Karena itu kita juga wajib mencermati RUU tentang Keterbukaan Informasi Publik seperti UU 14/2008 tentang Keterbukaan Informasi Publik,  RUU Intelijen, dan RUU Keamanan Nasional. Ini penting karena produk-produk hukum tersebut menyentuh  wilayah kerja advokat.

Maka itu, kami meminta perhatian publik berkaitan dengan Pasal 17 UU 18/2003 yang berbunyi: “Dalam menjalankan profesinya, advokat berhak memperoleh informasi, data, dan dokumen lainnya, baik dari instansi pemerintah maupun pihak lain, yang berkaitan dengan kepentingan yang diperlukan untuk pembelaan kepentingan kliennya sesuai dengan peraturan perundang-undangan yang berlaku”.
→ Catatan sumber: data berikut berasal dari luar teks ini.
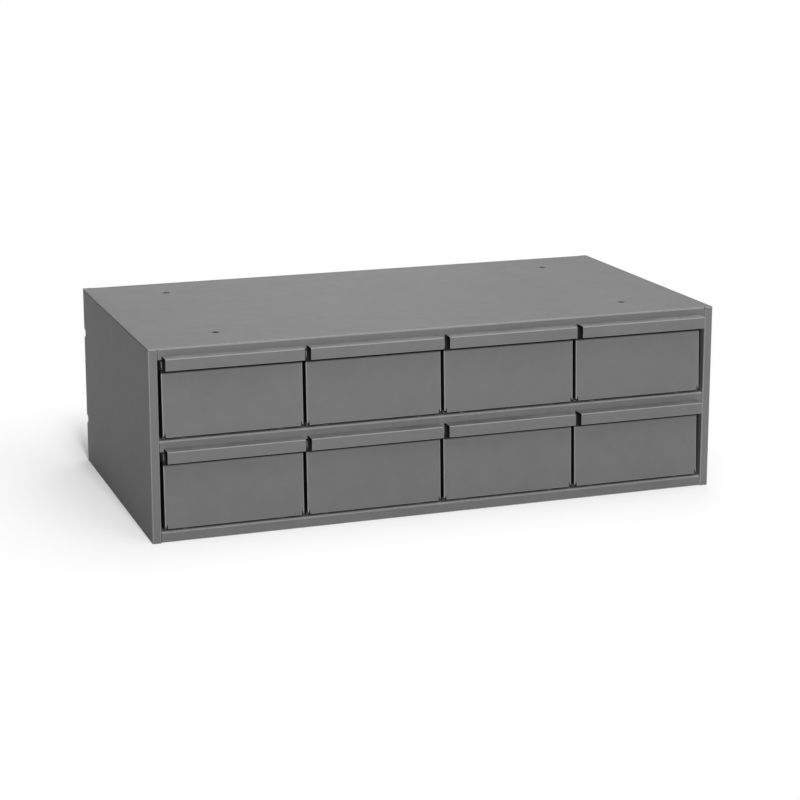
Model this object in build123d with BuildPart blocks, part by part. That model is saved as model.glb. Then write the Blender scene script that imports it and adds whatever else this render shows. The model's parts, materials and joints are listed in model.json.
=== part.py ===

Bahkan bukan itu saja. Bahkan pasal 16 lebih menguatkan lagi profesi dan tanggungjawab advokat dengan memberikan kekebalan advokat (advocacy immunity) di dalam sidang pengadilan untuk membela kepentingan klien/masyarakat dalam mencari keadilan.

Berarti dalam kaitan dengan pasal 16 UU 18/2003, advokat tidak dapat dituntut baik secara perdata maupun pidana.

Namun pada sisi lain, pasal 18 melarang para advokat untuk bersikap diskriminatif, apalagi jika dikaitkan dengan ciri masyarakat global yang plural dan aneka ragam.

Hal yang lain tak kalah penting dan harus diketahui para advokat, berkaitan dengan pasal 19 UU 18/2003, yang mengatur tentang kerahasiaan klien dan mantan klien yang dibelanya. Maka itu kita harus tetap kritis dan jeli dalam menyikapi Undang-Undang Keterbukaan Informasi Publik. Bahwa UU ini tidak berlaku bila dikaitkan dengan pasal 19 UU 18/2003.

Maka berkaitan pasal 17, para advokat harus memahami sehingga bisa mendudukkan pemahaman tentang UU Intelijen terhadap profesi advokat. Untuk mengetahui mana informasi yang harus kita lindungi kerena berkaitan dengan kepentingan nasional, dan mana yang bukan.

Jika memang UU 17 harus berkompromi dengan UU Intelijen yang berkaitan kepentingan nasional, maka para advokat harus mengacu pada bagaimana kode etik profesi advokat ditegakkan. Itulah yang dimaksud dengan profesionalisme dalam profesi advokat.